__What to produce__: Will you give every entry again exactly as it stands?

-- START OF Data --

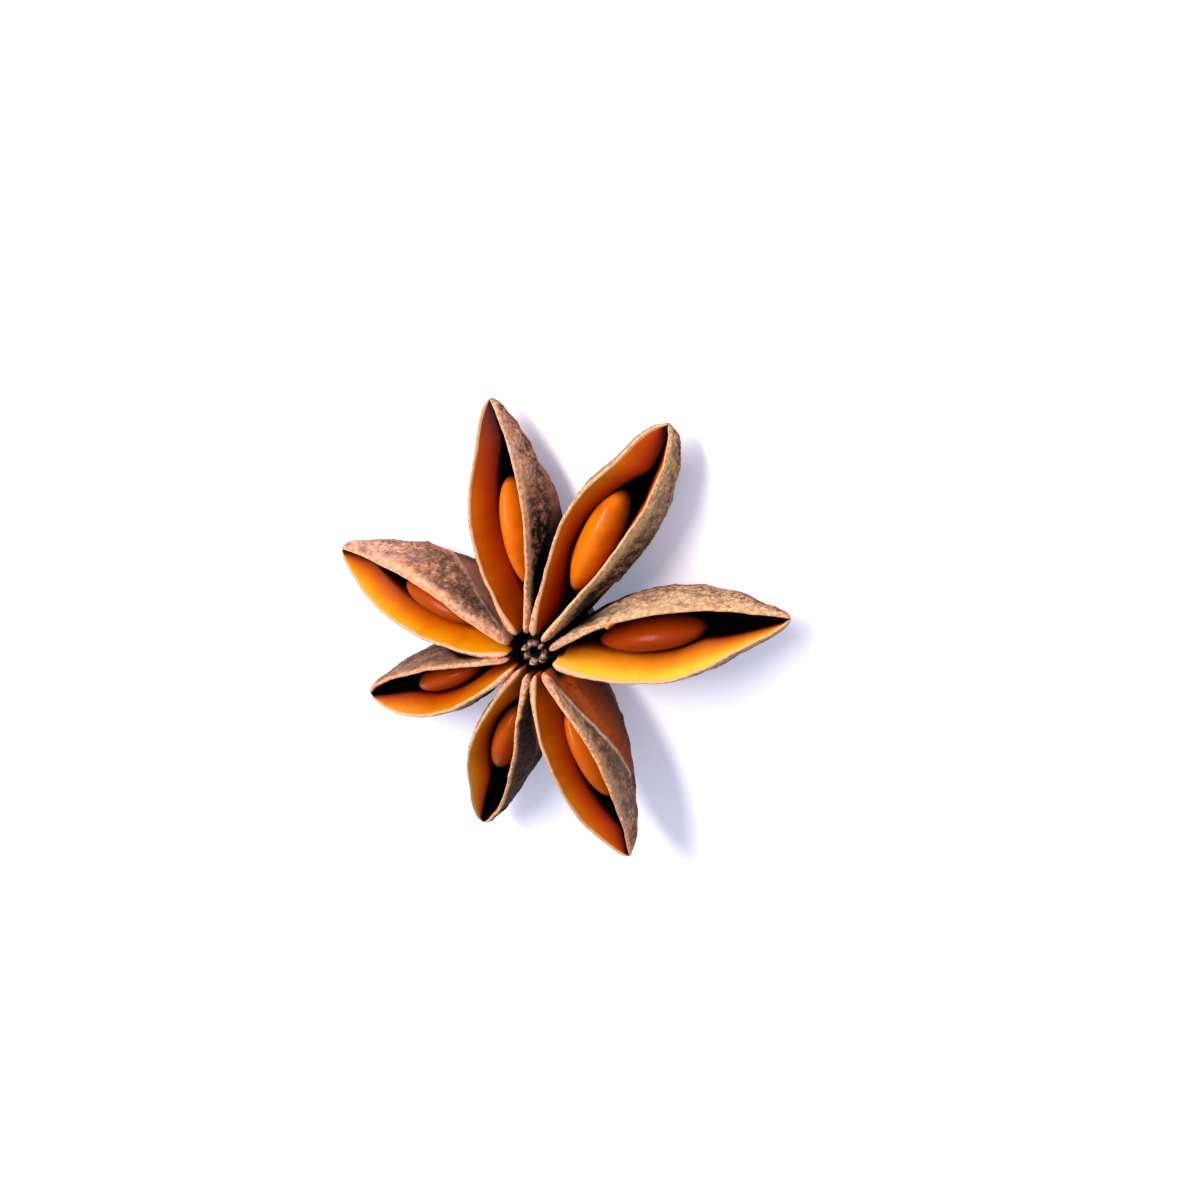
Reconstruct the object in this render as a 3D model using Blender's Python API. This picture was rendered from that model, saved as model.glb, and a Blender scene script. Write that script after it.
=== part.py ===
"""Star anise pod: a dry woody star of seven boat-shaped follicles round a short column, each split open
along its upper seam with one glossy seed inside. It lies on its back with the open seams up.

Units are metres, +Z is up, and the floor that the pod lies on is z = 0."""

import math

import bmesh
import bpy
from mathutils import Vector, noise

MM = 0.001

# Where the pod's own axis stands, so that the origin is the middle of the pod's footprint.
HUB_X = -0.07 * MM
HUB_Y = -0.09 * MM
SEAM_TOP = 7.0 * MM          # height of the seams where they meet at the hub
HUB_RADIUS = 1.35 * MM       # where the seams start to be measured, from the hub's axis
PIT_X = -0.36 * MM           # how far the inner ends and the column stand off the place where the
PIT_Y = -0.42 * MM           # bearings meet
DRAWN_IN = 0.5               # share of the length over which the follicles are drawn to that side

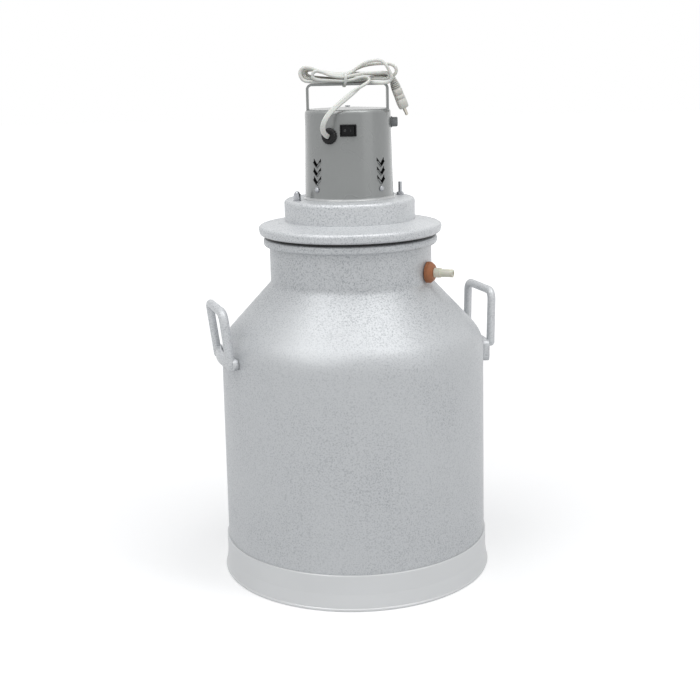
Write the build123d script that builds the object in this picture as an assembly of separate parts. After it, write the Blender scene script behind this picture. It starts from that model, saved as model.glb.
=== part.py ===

-- END OF Data --

__The output__:
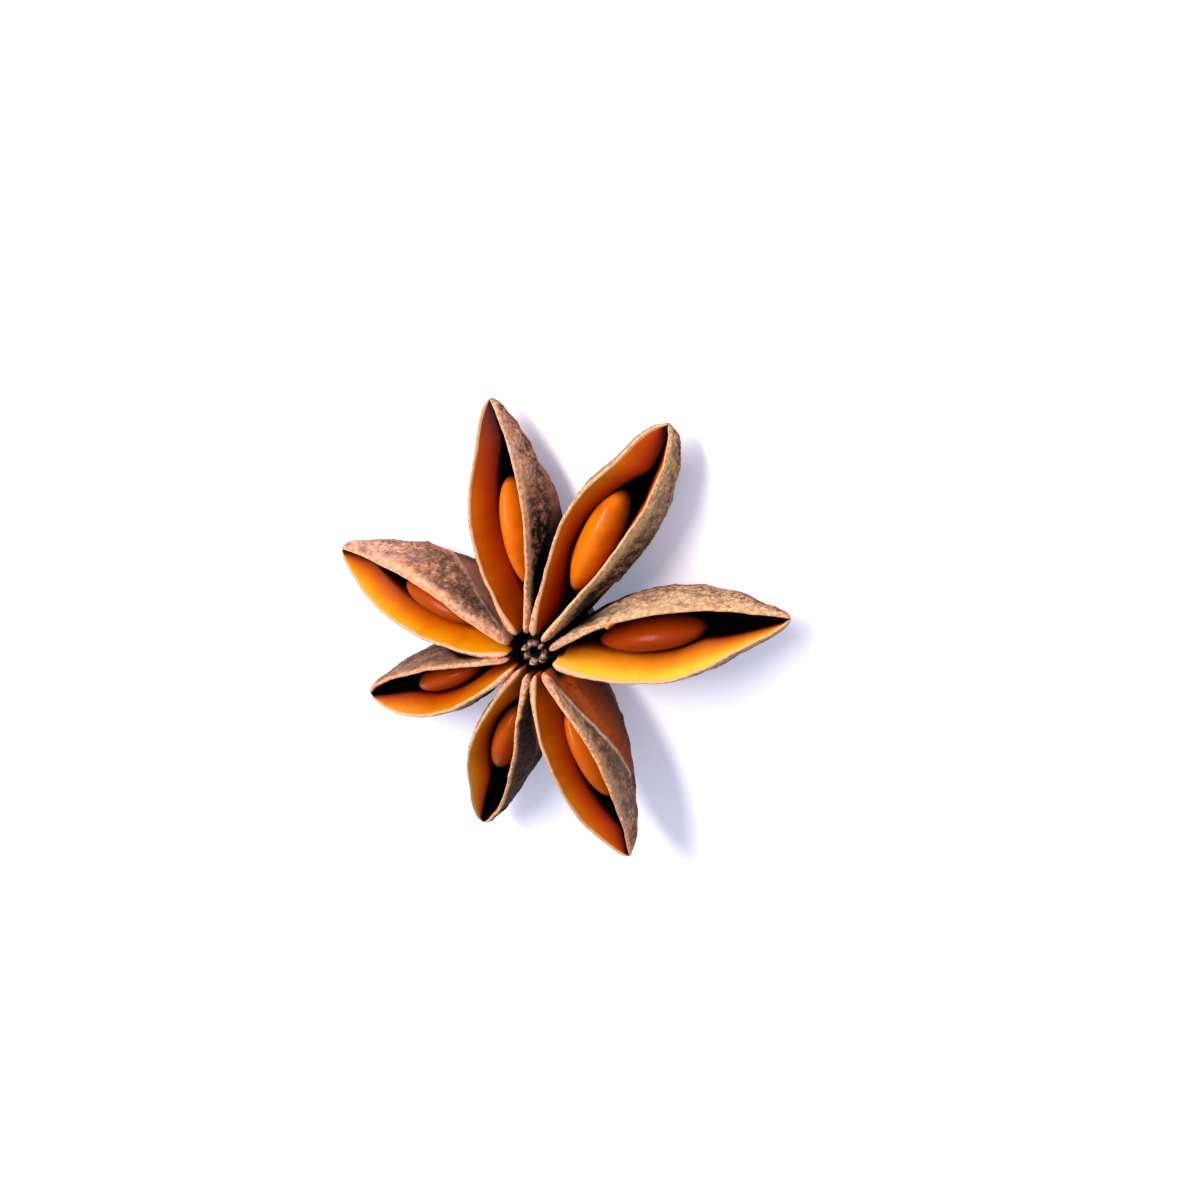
Reconstruct the object in this render as a 3D model using Blender's Python API. This picture was rendered from that model, saved as model.glb, and a Blender scene script. Write that script after it.
=== part.py ===
"""Star anise pod: a dry woody star of seven boat-shaped follicles round a short column, each split open
along its upper seam with one glossy seed inside. It lies on its back with the open seams up.

Units are metres, +Z is up, and the floor that the pod lies on is z = 0."""

import math

import bmesh
import bpy
from mathutils import Vector, noise

MM = 0.001

# Where the pod's own axis stands, so that the origin is the middle of the pod's footprint.
HUB_X = -0.07 * MM
HUB_Y = -0.09 * MM
SEAM_TOP = 7.0 * MM          # height of the seams where they meet at the hub
HUB_RADIUS = 1.35 * MM       # where the seams start to be measured, from the hub's axis
PIT_X = -0.36 * MM           # how far the inner ends and the column stand off the place where the
PIT_Y = -0.42 * MM           # bearings meet
DRAWN_IN = 0.5               # share of the length over which the follicles are drawn to that side

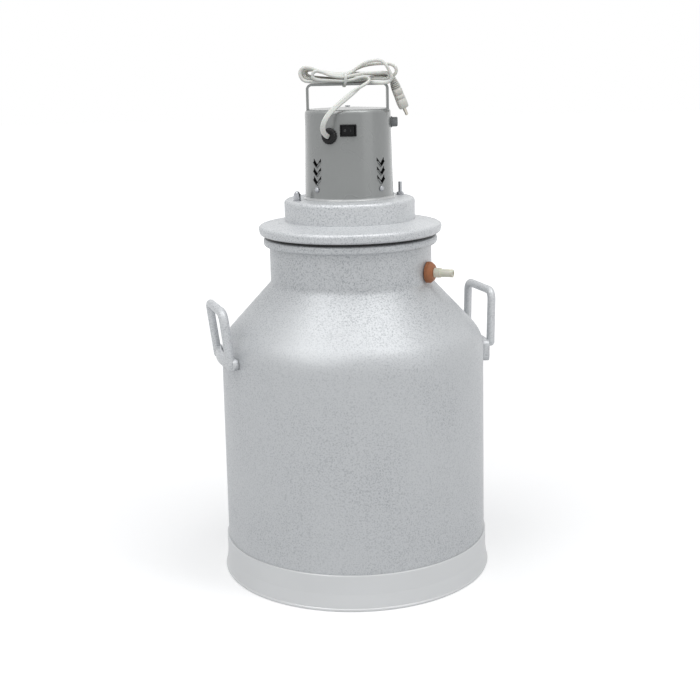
Write the build123d script that builds the object in this picture as an assembly of separate parts. After it, write the Blender scene script behind this picture. It starts from that model, saved as model.glb.
=== part.py ===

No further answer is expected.